I should confess here that as a convergence of my two favorite pastimes — shopping and eating — supermarkets don’t have to be fancy to please me. They just have to be open.

Under the fluorescent lights of a cavernous grocery store, my disdain for our culture’s sickening consumerism crumbles like the coffee cake samples they are giving away at the bakery. My concern for our nation’s lazy eating habits melts away like the frost on a box of family-size frozen lasagna.

Like red carpets rolled out before us, market aisles are stocked with the sum of human effort to this very moment: Salad in a bag. Wine in a box. Bean dip in a can.

The choices are exhilarating, the options limitless. And surprises abound: A jar of something called Chow Chow Piccalilli in the ethnic foods aisle. A twofer sale on that cereal that stays crunchy in milk. And — what the?! — a startling spray of cold mist when you’re reaching for the lettuce.

I count on the market’s enthusiastic endcap displays to remind me what holiday is fast approaching. “Ms. Roshell, don’t forget your Matzohs!” they warn. And if not for the magazine covers at the check-out counter, how would I know “What to wear this spring” and “How to have better sex”?

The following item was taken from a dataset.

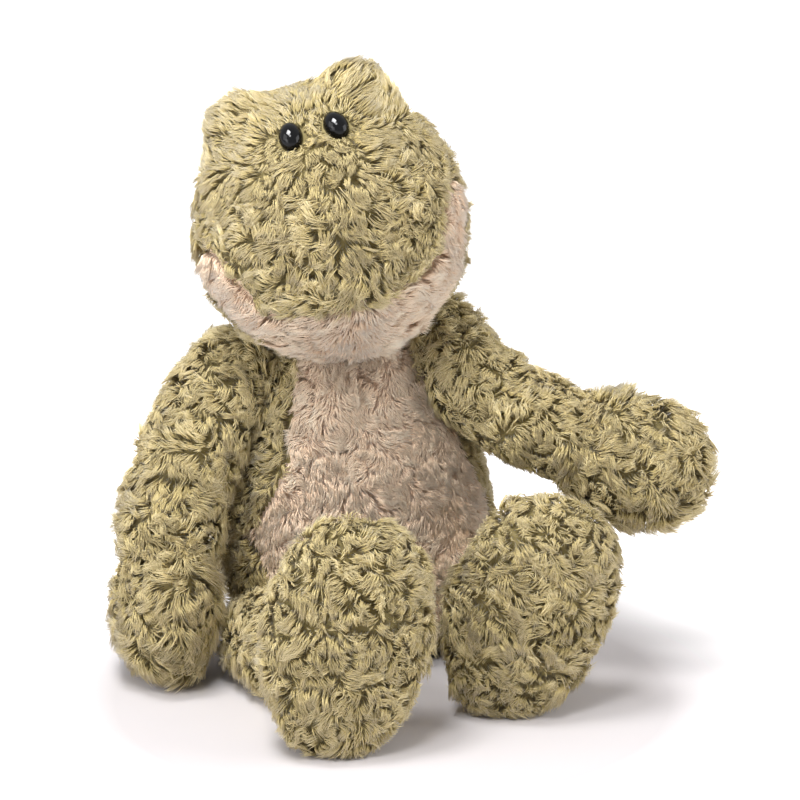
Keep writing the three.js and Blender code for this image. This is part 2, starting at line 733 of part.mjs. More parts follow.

Here’s a disturbing confession, too. I freaking love market music. I’m the weirdo who openly, and not always tunefully, sings along with the fiendishly hooky songs that hover in the stagnant pocket of air between the shelf tops and the ceiling. I’ve crooned with UB40 near Gelson’s dairy case, done the pony down Trader Joe’s dry goods aisle and harmonized to “Sloop John B” in Albertson’s produce department.

But I always stop short when I get to the kitchen section. With its dangling meat thermometers and twinkling foil pans, I’m reminded that shopping and cheffing are two entirely different skills — that no amount of papaya-squeezing and pork loin-perusing will make me a skilled homemaker, and that just because I’m surrounded by sacks of buckwheat, hearts of palm and Hamburger Helper doesn’t mean I will ever know what to do with those damned intriguing products.

Still, I like the promise that a grocery store offers, the promise that when I’m ready to embrace the household arts, it will be there waiting with its brewer’s yeast, butcher’s string and those fancy melons that more gifted women can carve into garden party centerpieces.

Perhaps that’s what I’m really looking for when I prance down the aisles. I’m hoping a bottle of domestic inspiration will leap off the shelves and change me forever into someone who feels as empowered in front of a stove as she does in front of a Vons.

And I would worship such a goddess with all my cart.